Careful for sure… On commissions, here in California when you establish a contract with the listing agent your contract states both what you will pay the listing agent, AND what you will offer as a commission to a buyers agent.
1 – All commissions are negotiable by law. When you do sign that contract you can in fact tell your listing agent, okay if YOU OR ANY AGENT IN YOUR COMPANY represents the buyer, I want to pay LESS then what I would offer a buyers agent from an outside company. YOU CAN DO THAT and some large firms will indeed agree to do that. Most all of the smaller independents will.
2 – As texguy pointed out the DRE law is very clear. What I said was if you choose to represent yourself, you can negotiate with the Sellers agent, or the seller, to REDUCE the price by the intended buyers agent commission, if you were to represent yourself. (which again I am not a big fan of)
Daniel –
At the bottom of all MLS listings the co-op offered to the buyer is disclosed. However this is only seen when an agent logs in with thier username. If the listings are emailed out this information is distilled out. Also as recently as a year ago most of the developers here in SD would not talk to Realtors. Now most all of them are BEGGING us to bring buyers over. They do however make us accompany our buyers.

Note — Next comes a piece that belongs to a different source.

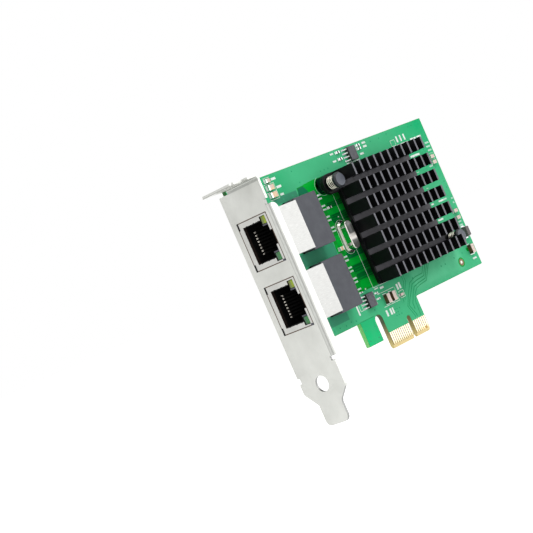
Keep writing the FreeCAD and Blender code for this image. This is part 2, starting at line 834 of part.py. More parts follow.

One of the biggest mistakes (IMO) that people make is not using a Realtor when they work with new developments. In general the private contracts you sign when you work with the developers are amongst the most one sided I have seen. The people who further mire themselves down by working with the preferred lenders of the developers in order to get some closing costs paid for may indeed be hurting themselves in the long run by not shopping for better financing from the other 10 billion sources to finance a home. The smart person will use a Realtor to get the new home, then use the rebate from the Realtor to pay for the closing costs. I can assure you the Realtor will be much more discriminating regarding that purchase contract then the homebuyer would be. This is TRIPLE TRUE with condo conversions. Also no the price the developer charges does not go up if you bring in your own Realtor.